»»

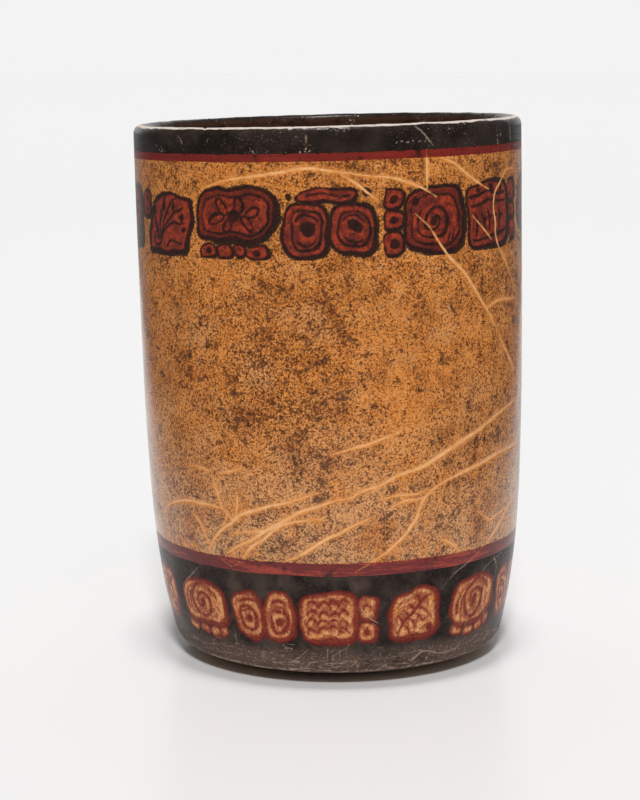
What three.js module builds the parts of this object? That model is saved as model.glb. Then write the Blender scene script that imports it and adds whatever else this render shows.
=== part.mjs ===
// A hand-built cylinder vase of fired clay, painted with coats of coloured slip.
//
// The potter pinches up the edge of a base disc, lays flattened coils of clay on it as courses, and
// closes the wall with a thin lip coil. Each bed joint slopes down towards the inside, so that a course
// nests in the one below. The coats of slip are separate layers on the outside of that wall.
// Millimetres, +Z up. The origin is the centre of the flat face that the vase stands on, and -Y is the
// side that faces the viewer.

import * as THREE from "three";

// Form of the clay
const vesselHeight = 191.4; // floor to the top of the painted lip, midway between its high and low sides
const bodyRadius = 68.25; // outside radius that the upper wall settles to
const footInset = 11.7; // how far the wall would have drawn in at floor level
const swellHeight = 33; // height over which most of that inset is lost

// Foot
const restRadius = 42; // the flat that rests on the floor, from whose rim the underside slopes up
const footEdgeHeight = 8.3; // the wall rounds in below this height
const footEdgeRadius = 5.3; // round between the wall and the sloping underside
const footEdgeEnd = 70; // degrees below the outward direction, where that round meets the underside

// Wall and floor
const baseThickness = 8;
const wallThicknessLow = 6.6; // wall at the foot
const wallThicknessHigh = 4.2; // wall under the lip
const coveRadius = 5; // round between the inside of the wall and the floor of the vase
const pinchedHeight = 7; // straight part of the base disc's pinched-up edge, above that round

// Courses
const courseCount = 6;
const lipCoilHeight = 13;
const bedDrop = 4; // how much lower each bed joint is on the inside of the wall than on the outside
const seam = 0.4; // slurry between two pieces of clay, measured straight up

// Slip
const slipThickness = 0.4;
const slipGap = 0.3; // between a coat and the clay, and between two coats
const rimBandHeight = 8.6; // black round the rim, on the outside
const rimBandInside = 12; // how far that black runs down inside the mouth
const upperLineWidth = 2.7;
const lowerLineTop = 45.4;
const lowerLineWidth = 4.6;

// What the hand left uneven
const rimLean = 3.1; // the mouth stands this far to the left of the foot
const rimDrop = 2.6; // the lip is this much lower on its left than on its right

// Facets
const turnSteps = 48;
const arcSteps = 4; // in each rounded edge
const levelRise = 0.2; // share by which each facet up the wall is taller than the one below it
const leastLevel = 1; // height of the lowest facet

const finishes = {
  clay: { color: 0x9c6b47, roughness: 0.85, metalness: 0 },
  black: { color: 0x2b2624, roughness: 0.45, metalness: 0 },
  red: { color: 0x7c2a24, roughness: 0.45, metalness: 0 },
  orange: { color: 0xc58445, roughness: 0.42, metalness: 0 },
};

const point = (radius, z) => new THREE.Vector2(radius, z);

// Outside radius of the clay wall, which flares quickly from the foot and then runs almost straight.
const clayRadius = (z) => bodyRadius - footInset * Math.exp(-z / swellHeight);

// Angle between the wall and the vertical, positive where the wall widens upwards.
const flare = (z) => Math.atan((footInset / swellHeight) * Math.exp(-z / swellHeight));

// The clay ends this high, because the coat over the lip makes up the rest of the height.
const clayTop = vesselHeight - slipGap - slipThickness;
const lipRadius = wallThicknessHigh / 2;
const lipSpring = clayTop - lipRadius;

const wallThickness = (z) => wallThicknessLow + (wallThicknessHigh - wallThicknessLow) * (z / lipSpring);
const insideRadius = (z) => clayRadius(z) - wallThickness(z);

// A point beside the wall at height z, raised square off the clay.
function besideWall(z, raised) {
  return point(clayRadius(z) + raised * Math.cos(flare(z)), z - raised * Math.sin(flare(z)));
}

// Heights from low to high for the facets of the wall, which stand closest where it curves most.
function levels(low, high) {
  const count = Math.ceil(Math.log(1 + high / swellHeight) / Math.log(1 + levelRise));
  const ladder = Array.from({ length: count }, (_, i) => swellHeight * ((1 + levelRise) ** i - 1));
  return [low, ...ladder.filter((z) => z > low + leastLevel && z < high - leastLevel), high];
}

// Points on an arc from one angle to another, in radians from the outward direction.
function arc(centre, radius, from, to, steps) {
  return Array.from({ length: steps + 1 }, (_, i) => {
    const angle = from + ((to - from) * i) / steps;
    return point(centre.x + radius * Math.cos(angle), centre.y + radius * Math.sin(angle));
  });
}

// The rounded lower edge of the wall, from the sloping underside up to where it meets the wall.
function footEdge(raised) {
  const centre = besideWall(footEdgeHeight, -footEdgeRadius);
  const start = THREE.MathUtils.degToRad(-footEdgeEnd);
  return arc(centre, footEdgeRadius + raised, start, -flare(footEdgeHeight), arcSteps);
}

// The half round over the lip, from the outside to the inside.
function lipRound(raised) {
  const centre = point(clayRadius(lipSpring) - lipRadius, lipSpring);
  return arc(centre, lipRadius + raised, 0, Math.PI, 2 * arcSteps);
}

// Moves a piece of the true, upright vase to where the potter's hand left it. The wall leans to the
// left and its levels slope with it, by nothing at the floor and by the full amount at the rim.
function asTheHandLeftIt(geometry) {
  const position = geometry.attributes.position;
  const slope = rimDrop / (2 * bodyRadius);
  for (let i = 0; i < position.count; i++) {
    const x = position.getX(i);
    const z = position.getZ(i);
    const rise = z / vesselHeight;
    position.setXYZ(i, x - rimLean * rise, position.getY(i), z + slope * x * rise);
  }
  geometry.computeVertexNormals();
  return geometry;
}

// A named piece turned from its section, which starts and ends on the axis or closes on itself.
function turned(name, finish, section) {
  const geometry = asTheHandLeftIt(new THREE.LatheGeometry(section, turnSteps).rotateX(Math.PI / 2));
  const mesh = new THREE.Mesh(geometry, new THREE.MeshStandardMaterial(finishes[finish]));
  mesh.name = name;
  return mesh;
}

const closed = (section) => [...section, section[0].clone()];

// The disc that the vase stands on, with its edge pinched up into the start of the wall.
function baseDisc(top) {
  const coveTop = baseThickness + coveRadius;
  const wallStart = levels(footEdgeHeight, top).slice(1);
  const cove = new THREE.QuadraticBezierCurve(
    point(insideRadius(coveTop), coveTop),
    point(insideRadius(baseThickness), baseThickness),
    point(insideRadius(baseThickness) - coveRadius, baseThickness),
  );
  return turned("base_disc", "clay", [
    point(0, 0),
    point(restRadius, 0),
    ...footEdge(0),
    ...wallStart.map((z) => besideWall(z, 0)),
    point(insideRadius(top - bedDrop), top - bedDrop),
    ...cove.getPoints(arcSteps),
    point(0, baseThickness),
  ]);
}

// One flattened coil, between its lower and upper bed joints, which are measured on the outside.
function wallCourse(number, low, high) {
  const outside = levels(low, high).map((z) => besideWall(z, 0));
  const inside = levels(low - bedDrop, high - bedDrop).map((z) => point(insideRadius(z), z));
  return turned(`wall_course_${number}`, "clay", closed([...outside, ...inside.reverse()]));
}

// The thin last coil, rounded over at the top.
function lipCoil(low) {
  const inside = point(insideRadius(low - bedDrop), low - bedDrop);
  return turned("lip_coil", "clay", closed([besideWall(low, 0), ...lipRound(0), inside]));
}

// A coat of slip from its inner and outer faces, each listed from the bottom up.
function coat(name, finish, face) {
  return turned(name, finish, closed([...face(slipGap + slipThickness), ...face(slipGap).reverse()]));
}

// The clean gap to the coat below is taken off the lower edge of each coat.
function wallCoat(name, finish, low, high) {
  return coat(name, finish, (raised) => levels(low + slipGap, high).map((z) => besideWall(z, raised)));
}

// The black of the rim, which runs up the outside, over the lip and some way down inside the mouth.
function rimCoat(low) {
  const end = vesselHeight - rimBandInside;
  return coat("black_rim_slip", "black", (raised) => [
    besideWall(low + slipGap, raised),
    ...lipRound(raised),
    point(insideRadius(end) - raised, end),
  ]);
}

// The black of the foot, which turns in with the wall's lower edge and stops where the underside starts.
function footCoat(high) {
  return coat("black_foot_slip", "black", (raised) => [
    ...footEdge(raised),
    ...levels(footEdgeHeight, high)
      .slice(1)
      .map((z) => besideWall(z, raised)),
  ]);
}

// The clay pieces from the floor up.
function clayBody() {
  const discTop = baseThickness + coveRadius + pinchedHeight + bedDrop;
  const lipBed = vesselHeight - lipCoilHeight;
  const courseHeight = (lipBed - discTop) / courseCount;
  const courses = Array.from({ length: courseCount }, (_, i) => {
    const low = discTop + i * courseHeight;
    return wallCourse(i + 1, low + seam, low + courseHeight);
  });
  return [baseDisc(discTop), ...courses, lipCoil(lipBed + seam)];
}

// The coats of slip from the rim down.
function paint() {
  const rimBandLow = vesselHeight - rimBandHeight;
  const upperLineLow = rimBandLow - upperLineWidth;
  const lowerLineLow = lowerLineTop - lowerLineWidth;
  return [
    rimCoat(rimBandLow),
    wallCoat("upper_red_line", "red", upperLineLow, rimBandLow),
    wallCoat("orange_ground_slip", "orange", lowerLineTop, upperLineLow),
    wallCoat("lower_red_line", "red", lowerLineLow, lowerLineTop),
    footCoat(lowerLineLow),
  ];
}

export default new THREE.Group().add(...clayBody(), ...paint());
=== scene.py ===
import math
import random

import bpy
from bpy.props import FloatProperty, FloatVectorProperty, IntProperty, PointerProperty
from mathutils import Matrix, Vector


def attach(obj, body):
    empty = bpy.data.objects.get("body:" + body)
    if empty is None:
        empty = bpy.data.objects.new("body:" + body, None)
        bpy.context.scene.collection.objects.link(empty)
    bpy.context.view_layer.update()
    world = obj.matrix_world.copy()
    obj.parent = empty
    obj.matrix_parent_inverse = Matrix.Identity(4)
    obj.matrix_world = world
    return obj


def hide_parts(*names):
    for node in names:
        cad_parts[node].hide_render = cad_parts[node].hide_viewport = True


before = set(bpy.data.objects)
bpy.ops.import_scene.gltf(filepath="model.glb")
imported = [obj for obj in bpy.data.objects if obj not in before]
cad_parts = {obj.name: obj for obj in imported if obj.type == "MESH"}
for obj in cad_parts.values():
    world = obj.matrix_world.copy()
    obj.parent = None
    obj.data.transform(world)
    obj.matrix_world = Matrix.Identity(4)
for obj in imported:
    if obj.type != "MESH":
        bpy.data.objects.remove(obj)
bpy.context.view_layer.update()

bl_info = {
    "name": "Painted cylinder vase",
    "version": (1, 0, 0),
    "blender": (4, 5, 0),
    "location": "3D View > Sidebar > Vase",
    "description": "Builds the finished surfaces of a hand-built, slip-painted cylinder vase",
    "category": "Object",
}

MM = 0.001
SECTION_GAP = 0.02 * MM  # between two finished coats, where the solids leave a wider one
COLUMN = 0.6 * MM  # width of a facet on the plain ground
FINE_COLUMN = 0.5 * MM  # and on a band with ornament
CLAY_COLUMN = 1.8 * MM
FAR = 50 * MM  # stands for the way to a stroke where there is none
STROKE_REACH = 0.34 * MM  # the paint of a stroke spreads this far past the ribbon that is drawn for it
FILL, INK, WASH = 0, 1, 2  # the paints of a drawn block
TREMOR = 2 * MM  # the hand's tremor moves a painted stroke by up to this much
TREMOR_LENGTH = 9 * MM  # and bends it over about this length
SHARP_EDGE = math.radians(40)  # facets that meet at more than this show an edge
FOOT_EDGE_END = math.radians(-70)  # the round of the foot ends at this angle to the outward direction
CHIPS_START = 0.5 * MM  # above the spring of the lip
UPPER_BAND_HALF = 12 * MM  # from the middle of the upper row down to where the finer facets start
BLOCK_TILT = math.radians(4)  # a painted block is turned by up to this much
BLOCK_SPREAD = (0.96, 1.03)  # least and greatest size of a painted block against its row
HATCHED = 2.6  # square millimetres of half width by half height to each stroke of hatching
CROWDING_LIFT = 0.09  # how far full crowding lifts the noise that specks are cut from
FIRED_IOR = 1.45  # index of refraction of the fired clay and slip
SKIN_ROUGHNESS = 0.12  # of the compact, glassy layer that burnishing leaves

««
»»

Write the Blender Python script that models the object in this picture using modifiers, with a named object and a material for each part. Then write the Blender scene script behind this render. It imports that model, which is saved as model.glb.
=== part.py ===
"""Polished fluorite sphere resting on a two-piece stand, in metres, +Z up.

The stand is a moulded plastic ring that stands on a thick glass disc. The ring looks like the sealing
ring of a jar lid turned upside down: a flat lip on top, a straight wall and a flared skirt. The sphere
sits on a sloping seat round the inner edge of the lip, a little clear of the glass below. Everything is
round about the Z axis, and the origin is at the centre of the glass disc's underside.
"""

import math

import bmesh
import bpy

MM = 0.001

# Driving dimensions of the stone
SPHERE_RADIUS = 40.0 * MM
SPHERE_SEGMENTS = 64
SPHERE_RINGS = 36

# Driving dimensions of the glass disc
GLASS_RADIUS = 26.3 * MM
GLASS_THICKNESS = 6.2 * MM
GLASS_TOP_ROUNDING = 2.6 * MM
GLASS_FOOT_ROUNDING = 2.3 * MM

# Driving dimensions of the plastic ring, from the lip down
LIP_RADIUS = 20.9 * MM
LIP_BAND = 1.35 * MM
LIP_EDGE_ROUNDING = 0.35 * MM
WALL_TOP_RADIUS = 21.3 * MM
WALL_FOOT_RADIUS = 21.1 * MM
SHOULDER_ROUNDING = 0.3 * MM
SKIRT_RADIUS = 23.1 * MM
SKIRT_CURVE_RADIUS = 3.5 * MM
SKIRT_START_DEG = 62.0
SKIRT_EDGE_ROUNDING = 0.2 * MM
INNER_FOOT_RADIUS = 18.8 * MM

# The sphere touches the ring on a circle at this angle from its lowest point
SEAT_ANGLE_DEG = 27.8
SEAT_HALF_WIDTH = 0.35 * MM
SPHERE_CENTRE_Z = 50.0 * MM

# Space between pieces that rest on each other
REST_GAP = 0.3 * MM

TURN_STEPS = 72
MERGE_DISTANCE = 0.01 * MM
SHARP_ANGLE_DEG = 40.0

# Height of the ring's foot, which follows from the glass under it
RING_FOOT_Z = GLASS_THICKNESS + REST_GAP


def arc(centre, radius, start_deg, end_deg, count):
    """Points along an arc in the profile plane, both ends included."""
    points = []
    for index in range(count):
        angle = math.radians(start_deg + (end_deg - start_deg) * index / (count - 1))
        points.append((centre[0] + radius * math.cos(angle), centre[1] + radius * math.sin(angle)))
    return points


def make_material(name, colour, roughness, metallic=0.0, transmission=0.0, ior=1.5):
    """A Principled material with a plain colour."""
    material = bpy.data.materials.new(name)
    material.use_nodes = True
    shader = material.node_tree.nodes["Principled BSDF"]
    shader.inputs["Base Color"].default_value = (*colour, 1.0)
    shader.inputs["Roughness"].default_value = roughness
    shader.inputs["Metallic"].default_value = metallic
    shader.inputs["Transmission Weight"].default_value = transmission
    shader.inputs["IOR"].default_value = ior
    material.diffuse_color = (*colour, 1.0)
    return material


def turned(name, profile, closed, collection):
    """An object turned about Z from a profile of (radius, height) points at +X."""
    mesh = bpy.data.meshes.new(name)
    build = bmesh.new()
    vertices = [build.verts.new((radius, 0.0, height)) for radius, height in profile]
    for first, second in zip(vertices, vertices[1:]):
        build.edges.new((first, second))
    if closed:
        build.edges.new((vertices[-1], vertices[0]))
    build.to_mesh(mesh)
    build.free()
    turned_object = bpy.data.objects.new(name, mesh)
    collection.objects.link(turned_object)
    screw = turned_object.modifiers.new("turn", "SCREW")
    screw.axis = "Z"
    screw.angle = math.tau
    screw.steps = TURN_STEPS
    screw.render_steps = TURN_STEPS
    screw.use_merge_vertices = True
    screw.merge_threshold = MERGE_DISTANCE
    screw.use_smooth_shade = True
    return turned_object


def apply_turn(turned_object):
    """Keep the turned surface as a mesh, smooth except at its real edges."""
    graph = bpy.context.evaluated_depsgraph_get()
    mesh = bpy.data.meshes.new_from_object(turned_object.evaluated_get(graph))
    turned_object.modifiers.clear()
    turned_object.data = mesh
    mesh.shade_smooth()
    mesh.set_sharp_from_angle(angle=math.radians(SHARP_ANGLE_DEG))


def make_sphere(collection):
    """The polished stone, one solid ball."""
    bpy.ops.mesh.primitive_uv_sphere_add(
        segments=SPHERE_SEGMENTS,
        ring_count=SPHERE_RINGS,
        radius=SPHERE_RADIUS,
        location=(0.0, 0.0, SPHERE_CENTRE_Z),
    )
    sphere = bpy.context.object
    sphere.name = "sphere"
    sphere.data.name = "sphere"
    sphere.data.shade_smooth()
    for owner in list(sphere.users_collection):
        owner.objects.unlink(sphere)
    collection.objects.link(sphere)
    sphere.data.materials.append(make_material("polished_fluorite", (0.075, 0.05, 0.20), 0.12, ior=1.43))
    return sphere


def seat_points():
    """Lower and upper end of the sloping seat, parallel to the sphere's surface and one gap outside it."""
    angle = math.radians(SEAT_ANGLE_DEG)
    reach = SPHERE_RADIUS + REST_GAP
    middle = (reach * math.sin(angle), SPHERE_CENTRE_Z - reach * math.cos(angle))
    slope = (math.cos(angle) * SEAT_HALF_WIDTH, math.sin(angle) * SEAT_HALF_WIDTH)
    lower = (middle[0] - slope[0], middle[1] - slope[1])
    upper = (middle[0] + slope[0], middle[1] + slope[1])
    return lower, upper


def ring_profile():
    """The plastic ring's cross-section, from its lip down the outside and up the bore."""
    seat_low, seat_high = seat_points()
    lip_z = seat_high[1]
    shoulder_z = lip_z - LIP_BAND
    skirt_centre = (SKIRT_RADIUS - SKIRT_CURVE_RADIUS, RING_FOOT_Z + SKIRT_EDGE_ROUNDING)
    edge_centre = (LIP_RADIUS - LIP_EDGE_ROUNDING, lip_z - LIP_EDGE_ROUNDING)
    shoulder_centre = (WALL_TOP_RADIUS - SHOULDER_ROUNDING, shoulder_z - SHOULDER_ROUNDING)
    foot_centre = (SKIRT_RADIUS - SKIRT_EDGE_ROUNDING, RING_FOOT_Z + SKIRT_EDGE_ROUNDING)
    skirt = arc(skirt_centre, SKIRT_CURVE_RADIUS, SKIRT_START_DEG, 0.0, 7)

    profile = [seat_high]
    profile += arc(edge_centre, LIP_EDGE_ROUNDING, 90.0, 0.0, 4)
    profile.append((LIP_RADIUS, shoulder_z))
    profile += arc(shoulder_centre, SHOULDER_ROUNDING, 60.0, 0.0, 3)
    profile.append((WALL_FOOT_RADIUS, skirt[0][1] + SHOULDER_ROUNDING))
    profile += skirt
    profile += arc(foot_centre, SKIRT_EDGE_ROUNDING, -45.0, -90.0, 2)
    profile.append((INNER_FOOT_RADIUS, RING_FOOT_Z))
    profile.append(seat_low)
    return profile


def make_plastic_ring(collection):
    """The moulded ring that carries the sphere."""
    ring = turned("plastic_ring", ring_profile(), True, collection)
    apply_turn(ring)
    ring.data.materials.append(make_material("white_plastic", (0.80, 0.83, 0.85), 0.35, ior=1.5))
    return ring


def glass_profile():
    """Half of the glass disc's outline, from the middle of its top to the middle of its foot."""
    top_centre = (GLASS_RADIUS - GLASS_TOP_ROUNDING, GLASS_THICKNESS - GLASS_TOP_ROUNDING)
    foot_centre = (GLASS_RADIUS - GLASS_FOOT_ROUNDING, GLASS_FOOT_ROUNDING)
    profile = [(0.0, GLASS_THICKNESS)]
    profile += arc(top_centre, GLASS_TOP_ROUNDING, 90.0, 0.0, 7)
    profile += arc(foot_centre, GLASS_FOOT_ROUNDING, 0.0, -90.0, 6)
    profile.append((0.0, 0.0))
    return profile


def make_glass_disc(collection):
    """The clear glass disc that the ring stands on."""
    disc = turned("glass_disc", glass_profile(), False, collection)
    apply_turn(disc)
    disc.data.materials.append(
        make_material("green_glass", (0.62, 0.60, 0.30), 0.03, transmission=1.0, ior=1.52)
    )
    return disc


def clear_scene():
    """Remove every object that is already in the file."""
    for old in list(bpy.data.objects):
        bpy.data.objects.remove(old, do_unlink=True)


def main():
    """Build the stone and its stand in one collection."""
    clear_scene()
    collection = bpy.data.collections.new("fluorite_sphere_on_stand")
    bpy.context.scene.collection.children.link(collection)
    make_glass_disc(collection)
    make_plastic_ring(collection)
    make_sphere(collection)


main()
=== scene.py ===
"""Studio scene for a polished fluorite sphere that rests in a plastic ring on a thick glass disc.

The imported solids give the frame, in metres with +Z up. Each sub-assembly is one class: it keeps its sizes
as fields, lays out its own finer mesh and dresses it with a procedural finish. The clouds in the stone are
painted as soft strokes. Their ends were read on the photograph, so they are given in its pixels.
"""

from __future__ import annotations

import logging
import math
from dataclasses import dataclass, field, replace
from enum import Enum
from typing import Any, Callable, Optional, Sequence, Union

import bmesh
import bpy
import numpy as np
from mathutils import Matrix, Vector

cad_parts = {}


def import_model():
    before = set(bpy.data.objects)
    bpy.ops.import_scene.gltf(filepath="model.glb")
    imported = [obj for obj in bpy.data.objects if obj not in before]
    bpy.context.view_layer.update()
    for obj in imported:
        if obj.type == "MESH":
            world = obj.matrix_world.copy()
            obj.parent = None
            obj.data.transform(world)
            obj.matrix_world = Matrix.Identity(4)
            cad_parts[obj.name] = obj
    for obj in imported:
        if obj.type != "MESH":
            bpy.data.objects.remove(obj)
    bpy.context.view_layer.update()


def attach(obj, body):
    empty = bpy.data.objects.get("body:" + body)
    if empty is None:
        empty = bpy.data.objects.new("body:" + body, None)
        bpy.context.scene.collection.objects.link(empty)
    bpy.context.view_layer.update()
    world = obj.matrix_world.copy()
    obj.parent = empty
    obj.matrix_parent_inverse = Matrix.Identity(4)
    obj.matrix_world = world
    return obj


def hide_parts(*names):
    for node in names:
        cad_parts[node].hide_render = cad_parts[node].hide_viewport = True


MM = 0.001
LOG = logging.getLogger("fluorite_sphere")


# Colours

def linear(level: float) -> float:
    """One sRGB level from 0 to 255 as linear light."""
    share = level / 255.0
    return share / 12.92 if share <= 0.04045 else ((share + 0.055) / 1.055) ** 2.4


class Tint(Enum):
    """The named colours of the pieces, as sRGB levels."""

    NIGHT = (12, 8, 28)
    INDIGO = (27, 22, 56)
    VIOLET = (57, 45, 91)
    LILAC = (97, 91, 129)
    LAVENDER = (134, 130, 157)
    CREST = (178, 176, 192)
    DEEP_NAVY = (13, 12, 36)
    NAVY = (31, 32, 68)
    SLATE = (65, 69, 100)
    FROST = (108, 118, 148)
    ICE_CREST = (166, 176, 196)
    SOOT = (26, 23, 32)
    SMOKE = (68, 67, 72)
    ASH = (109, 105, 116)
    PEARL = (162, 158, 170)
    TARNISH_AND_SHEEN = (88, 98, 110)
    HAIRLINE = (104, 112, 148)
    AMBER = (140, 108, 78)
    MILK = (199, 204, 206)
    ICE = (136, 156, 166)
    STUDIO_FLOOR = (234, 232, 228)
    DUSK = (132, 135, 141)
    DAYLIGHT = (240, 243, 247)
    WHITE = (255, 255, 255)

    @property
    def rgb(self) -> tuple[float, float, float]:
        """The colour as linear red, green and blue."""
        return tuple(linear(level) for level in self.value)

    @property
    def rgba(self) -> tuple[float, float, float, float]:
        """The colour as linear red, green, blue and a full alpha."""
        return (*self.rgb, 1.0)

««

__Your instructions__
What is wanted is an exact copy of the lines from the line containing "What three.js module" to the line containing "const seam = 0.4;", both lines included, and of no other line.

__Solution to this exercise__
What three.js module builds the parts of this object? That model is saved as model.glb. Then write the Blender scene script that imports it and adds whatever else this render shows.
=== part.mjs ===
// A hand-built cylinder vase of fired clay, painted with coats of coloured slip.
//
// The potter pinches up the edge of a base disc, lays flattened coils of clay on it as courses, and
// closes the wall with a thin lip coil. Each bed joint slopes down towards the inside, so that a course
// nests in the one below. The coats of slip are separate layers on the outside of that wall.
// Millimetres, +Z up. The origin is the centre of the flat face that the vase stands on, and -Y is the
// side that faces the viewer.

import * as THREE from "three";

// Form of the clay
const vesselHeight = 191.4; // floor to the top of the painted lip, midway between its high and low sides
const bodyRadius = 68.25; // outside radius that the upper wall settles to
const footInset = 11.7; // how far the wall would have drawn in at floor level
const swellHeight = 33; // height over which most of that inset is lost

// Foot
const restRadius = 42; // the flat that rests on the floor, from whose rim the underside slopes up
const footEdgeHeight = 8.3; // the wall rounds in below this height
const footEdgeRadius = 5.3; // round between the wall and the sloping underside
const footEdgeEnd = 70; // degrees below the outward direction, where that round meets the underside

// Wall and floor
const baseThickness = 8;
const wallThicknessLow = 6.6; // wall at the foot
const wallThicknessHigh = 4.2; // wall under the lip
const coveRadius = 5; // round between the inside of the wall and the floor of the vase
const pinchedHeight = 7; // straight part of the base disc's pinched-up edge, above that round

// Courses
const courseCount = 6;
const lipCoilHeight = 13;
const bedDrop = 4; // how much lower each bed joint is on the inside of the wall than on the outside
const seam = 0.4; // slurry between two pieces of clay, measured straight up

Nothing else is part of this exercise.